Stated task ▸ Write out the whole listing again, exactly as given.

>> BEGIN

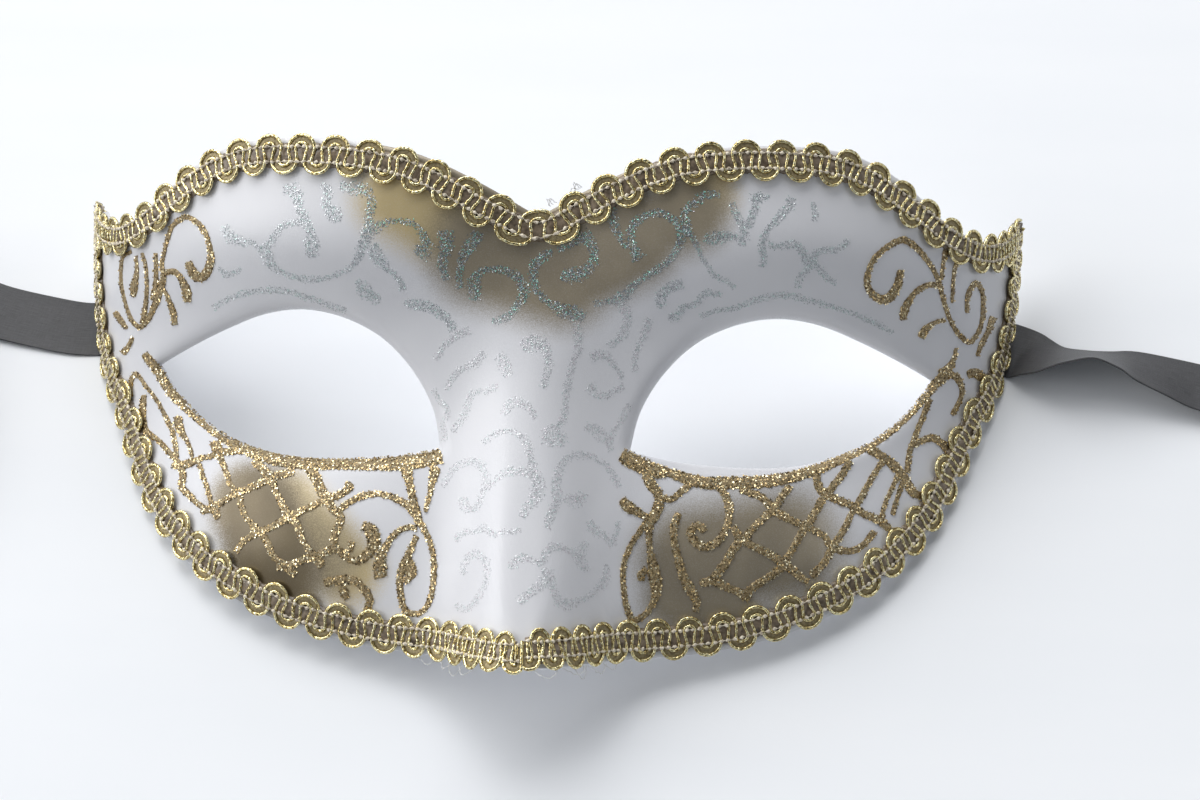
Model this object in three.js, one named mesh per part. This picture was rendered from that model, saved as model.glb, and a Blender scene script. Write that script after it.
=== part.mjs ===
// Half mask of moulded plastic, with a gold gimp braid glued round its rim and a satin ribbon tie on
// each side. It lies face up, resting on its two lower temple corners and its cheek rims.
// Millimetres, +Z up, +X to the right of somebody who looks at the face, +Y away from them.
import * as THREE from 'three';
import { mergeVertices } from 'three/addons/utils/BufferGeometryUtils.js';

// The face is bent round an upright oval cylinder, in its own frame: X right, Y to the brow, Z out.
const HALF_WIDTH = 86;
const BEND_HALF_WIDTH = 88;
const BEND_DEPTH = 62;
const BEND_POWER = 2.4; // 2 would be an ellipse; more is fuller at the temples

// Relief added to the bend. Each rise is a height and each reach a distance over the face.
const NOSE = { top: 18, length: 62, rise: 16.5, growth: 1.25, narrow: 7.5, widening: 4, flatness: 3.4 };
const BROW = { x: 41, y: 27, reachX: 27, reachY: 10, rise: 3.2 };
const BROW_HOLLOW = { x: 0, y: 25, reachX: 16, reachY: 14, rise: -1.8 };
const CHEEK = { x: 42, y: -27, reachX: 21, reachY: 12, rise: 2.8 };
const SOCKET = { x: 42.5, y: 1.5, reachX: 36.5, reachY: 18.2, depth: 3.6, edge: 6 };

// The wall, and the lip rolled inwards round each eye opening.
const WALL = 1.4;
const LIP_TOP = 2.2;
const LIP_BOTTOM = 1.5;
const LIP_DROP = 1.7;
const LIP_DEPTH = 3.3;
const LIP_ROUND = 0.5;

// Turned chin down by this much about X, the mask rests on its temple corners and cheeks.
const LYING_TILT = 33.66;

// The gimp braid is a serpentine cord, drawn here as its scalloped band.
const BRAID_WIDTH = 8.6;
const BRAID_THICKNESS = 1.5;
const BRAID_PITCH = 6.6;
const BRAID_STEPS = 4; // sections in one pitch
const SCALLOP = 0.9;
const RIM_SHOWN = 0.2; // the strip of shell left bare outside the braid
const TIP_SLOPE = 0.7; // mitre where the braid folds round the temple tip
const GLUE_GAP = 0.4;
const BUTT_GAP = 0.4;

// The satin ties. The spare length of each is wound on edge into a coil.
const RIBBON_WIDTH = 12;
const RIBBON_THICKNESS = 0.5;
const COIL_RADIUS = 35;
const TURN_SPACING = 5.2;
const LEFT_TURNS = 1.6;
const RIGHT_TURNS = 1.5;
const LEFT_COIL_MIDDLE = [-146, 8];
const RIGHT_COIL_MIDDLE = [165, -14];
const COIL_SIDES = 48;
const STEPS_BETWEEN_STATIONS = 3;

// Where a tie is glued to the inside of the temple, in the face's frame.
const GLUED_LENGTH = 4.6;
const GLUED_LOW = { x: 82.3, y: 6 };
const GLUED_HIGH = { x: 84.4, y: 18 };
const GLUED_STEPS = 4;

// Rim of the right half, from the bottom of the nose out to the temple tip, then over the brow to
// the notch. The tip and the notch are corners.
const LOWER_RIM = [
  [0, -44.2], [14, -44], [28, -43.2], [41, -40.6], [52.7, -36], [62.1, -30], [69.8, -22],
  [74.6, -13.4], [78.3, -5.2], [82, 2], [84.4, 11], [85.6, 20], [86, 27], [85.8, 33],
];
const UPPER_RIM = [
  [85.8, 33], [82.5, 30], [79, 28.9], [75.5, 29.4], [71.5, 31.6], [66.5, 36], [60, 40.6],
  [52, 43.5], [42, 44.1], [30, 43.3], [20, 41.1], [10, 36.6], [0, 31],
];
// Right eye opening, from its inner corner beside the nose along the lower lid to the outer corner,
// then back along the upper lid.
const LOWER_LID = [
  [16.4, -8.9], [24, -10.5], [35, -11.4], [44, -11.2], [52, -9.4], [59, -6.2], [65, -1.4], [69.3, 4.2],
];
const UPPER_LID = [
  [69.3, 4.2], [63.5, 7.3], [56, 10.8], [48.5, 13.6], [41, 14.5], [33.5, 13], [27, 9.6],
  [21.6, 4.1], [18, -2.2], [16.4, -8.9],
];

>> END

Response ▸
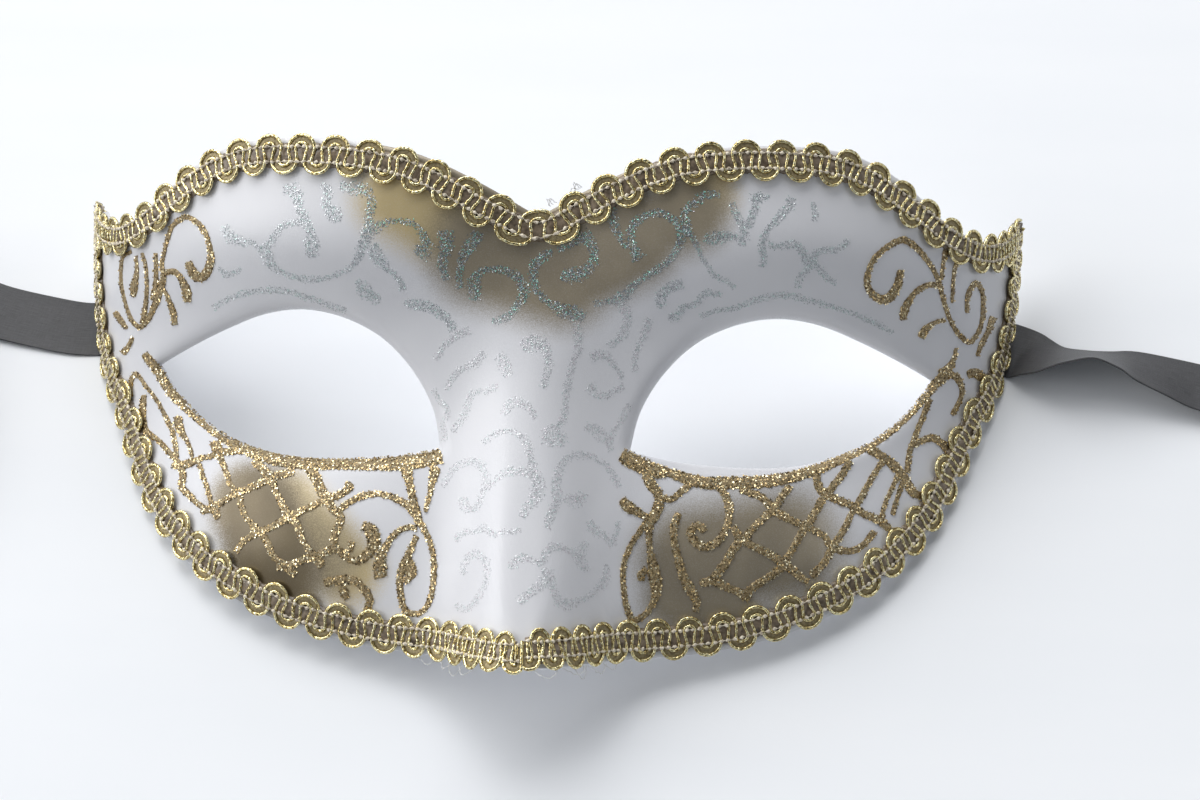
Model this object in three.js, one named mesh per part. This picture was rendered from that model, saved as model.glb, and a Blender scene script. Write that script after it.
=== part.mjs ===
// Half mask of moulded plastic, with a gold gimp braid glued round its rim and a satin ribbon tie on
// each side. It lies face up, resting on its two lower temple corners and its cheek rims.
// Millimetres, +Z up, +X to the right of somebody who looks at the face, +Y away from them.
import * as THREE from 'three';
import { mergeVertices } from 'three/addons/utils/BufferGeometryUtils.js';

// The face is bent round an upright oval cylinder, in its own frame: X right, Y to the brow, Z out.
const HALF_WIDTH = 86;
const BEND_HALF_WIDTH = 88;
const BEND_DEPTH = 62;
const BEND_POWER = 2.4; // 2 would be an ellipse; more is fuller at the temples

// Relief added to the bend. Each rise is a height and each reach a distance over the face.
const NOSE = { top: 18, length: 62, rise: 16.5, growth: 1.25, narrow: 7.5, widening: 4, flatness: 3.4 };
const BROW = { x: 41, y: 27, reachX: 27, reachY: 10, rise: 3.2 };
const BROW_HOLLOW = { x: 0, y: 25, reachX: 16, reachY: 14, rise: -1.8 };
const CHEEK = { x: 42, y: -27, reachX: 21, reachY: 12, rise: 2.8 };
const SOCKET = { x: 42.5, y: 1.5, reachX: 36.5, reachY: 18.2, depth: 3.6, edge: 6 };

// The wall, and the lip rolled inwards round each eye opening.
const WALL = 1.4;
const LIP_TOP = 2.2;
const LIP_BOTTOM = 1.5;
const LIP_DROP = 1.7;
const LIP_DEPTH = 3.3;
const LIP_ROUND = 0.5;

// Turned chin down by this much about X, the mask rests on its temple corners and cheeks.
const LYING_TILT = 33.66;

// The gimp braid is a serpentine cord, drawn here as its scalloped band.
const BRAID_WIDTH = 8.6;
const BRAID_THICKNESS = 1.5;
const BRAID_PITCH = 6.6;
const BRAID_STEPS = 4; // sections in one pitch
const SCALLOP = 0.9;
const RIM_SHOWN = 0.2; // the strip of shell left bare outside the braid
const TIP_SLOPE = 0.7; // mitre where the braid folds round the temple tip
const GLUE_GAP = 0.4;
const BUTT_GAP = 0.4;

// The satin ties. The spare length of each is wound on edge into a coil.
const RIBBON_WIDTH = 12;
const RIBBON_THICKNESS = 0.5;
const COIL_RADIUS = 35;
const TURN_SPACING = 5.2;
const LEFT_TURNS = 1.6;
const RIGHT_TURNS = 1.5;
const LEFT_COIL_MIDDLE = [-146, 8];
const RIGHT_COIL_MIDDLE = [165, -14];
const COIL_SIDES = 48;
const STEPS_BETWEEN_STATIONS = 3;

// Where a tie is glued to the inside of the temple, in the face's frame.
const GLUED_LENGTH = 4.6;
const GLUED_LOW = { x: 82.3, y: 6 };
const GLUED_HIGH = { x: 84.4, y: 18 };
const GLUED_STEPS = 4;

// Rim of the right half, from the bottom of the nose out to the temple tip, then over the brow to
// the notch. The tip and the notch are corners.
const LOWER_RIM = [
  [0, -44.2], [14, -44], [28, -43.2], [41, -40.6], [52.7, -36], [62.1, -30], [69.8, -22],
  [74.6, -13.4], [78.3, -5.2], [82, 2], [84.4, 11], [85.6, 20], [86, 27], [85.8, 33],
];
const UPPER_RIM = [
  [85.8, 33], [82.5, 30], [79, 28.9], [75.5, 29.4], [71.5, 31.6], [66.5, 36], [60, 40.6],
  [52, 43.5], [42, 44.1], [30, 43.3], [20, 41.1], [10, 36.6], [0, 31],
];
// Right eye opening, from its inner corner beside the nose along the lower lid to the outer corner,
// then back along the upper lid.
const LOWER_LID = [
  [16.4, -8.9], [24, -10.5], [35, -11.4], [44, -11.2], [52, -9.4], [59, -6.2], [65, -1.4], [69.3, 4.2],
];
const UPPER_LID = [
  [69.3, 4.2], [63.5, 7.3], [56, 10.8], [48.5, 13.6], [41, 14.5], [33.5, 13], [27, 9.6],
  [21.6, 4.1], [18, -2.2], [16.4, -8.9],
];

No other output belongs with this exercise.